Provided material:

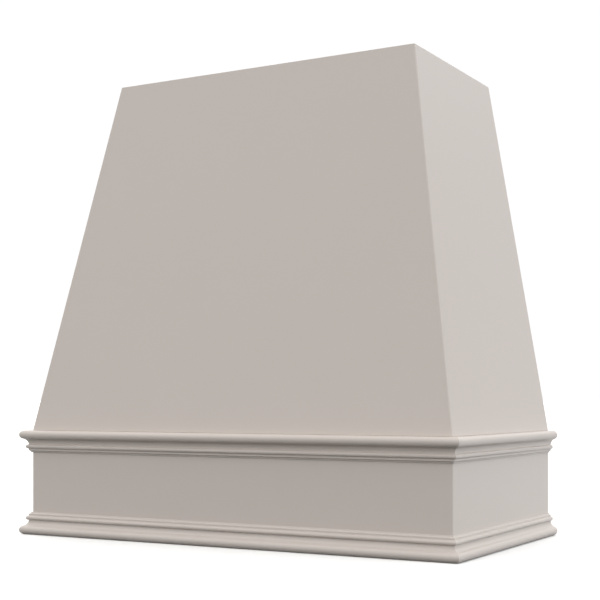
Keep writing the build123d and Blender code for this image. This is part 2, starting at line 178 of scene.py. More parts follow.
# %% [markdown]
# A photographer's softbox is a lamp behind a square of white cloth. It stands straight out from the
# cover's right side, so that the camera sees its reflection there and not on the front. Its lamp
# has the colour of daylight, a little bluer than the room, which takes the warmth out of the paint
# on that side. An area light's brightness to the eye is its power over pi and over its area, so the
# power is worked out from the brightness that the reflection needs.

# %% Softbox
box_width = 1.4             # metres, each way
box_distance = 3.5
box_lift = math.radians(5)
box_brightness = 2.9
box_code = "#E9F3FF"
box_way = Vector((math.cos(box_lift), 0, math.sin(box_lift)))

middle = Vector((cad_box[0] + cad_box[1]) / 2)
softbox_light = bpy.data.lights.new("softbox", "AREA")
softbox_light.shape = "SQUARE"
softbox_light.size = box_width
softbox_light.energy = box_brightness * math.pi * box_width ** 2
softbox_light.color = linear(box_code)[:3]
softbox = bpy.data.objects.new("softbox", softbox_light)
softbox.location = middle + box_way * box_distance
softbox.rotation_euler = (-box_way).to_track_quat("-Z", "Y").to_euler()
softbox.visible_camera = False
bpy.context.collection.objects.link(softbox)
print(f"softbox {softbox_light.energy:.1f} W")

# %% [markdown]
# ## Floor
# A plain pale floor under the cover. It is wide, so that it reaches the horizon and no edge of it
# shows. In the photograph the undersides of the mouldings are dark, so nothing bright lay under
# the cover. The floor is therefore hidden from the light that bounces and from shadows, and the
# dim lower half of the world lights the undersides instead.

# %% Make the floor
floor_reach = 400.0
floor_code = "#F4F4F3"

mesh = bmesh.new()
bmesh.ops.create_grid(mesh, x_segments=1, y_segments=1, size=floor_reach)
floor_data = bpy.data.meshes.new("floor")
mesh.to_mesh(floor_data)
mesh.free()
floor_paint = bpy.data.materials.new("floor_paint")
floor_paint.use_nodes = True
tree = floor_paint.node_tree
tree.nodes.clear()
matt = add(tree, "ShaderNodeBsdfPrincipled", {"Base Color": floor_code, "Roughness": 0.8})
add(tree, "ShaderNodeOutputMaterial", {"Surface": matt})
floor_data.materials.append(floor_paint)
floor = bpy.data.objects.new("floor", floor_data)
floor.visible_diffuse = False
floor.visible_shadow = False
bpy.context.collection.objects.link(floor)
print(f"floor {2 * floor_reach:.0f} m wide")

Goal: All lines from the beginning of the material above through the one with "box_way = Vector((math.cos(box_lift), 0, math.sin(box_lift)))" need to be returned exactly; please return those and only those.

Written response:
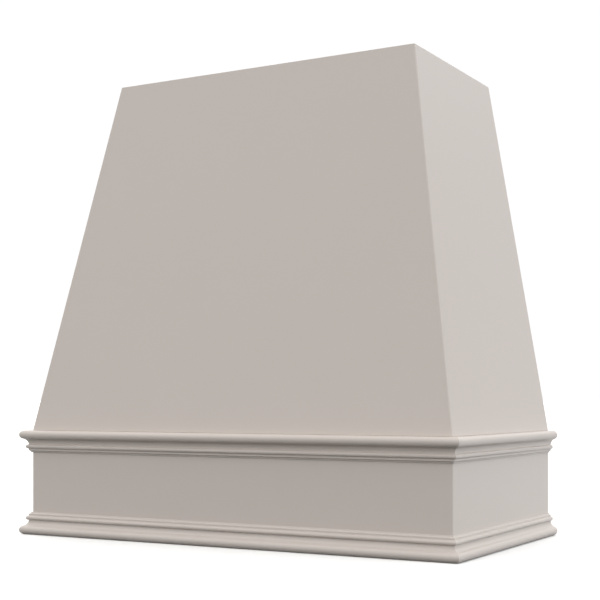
Keep writing the build123d and Blender code for this image. This is part 2, starting at line 178 of scene.py. More parts follow.
# %% [markdown]
# A photographer's softbox is a lamp behind a square of white cloth. It stands straight out from the
# cover's right side, so that the camera sees its reflection there and not on the front. Its lamp
# has the colour of daylight, a little bluer than the room, which takes the warmth out of the paint
# on that side. An area light's brightness to the eye is its power over pi and over its area, so the
# power is worked out from the brightness that the reflection needs.

# %% Softbox
box_width = 1.4             # metres, each way
box_distance = 3.5
box_lift = math.radians(5)
box_brightness = 2.9
box_code = "#E9F3FF"
box_way = Vector((math.cos(box_lift), 0, math.sin(box_lift)))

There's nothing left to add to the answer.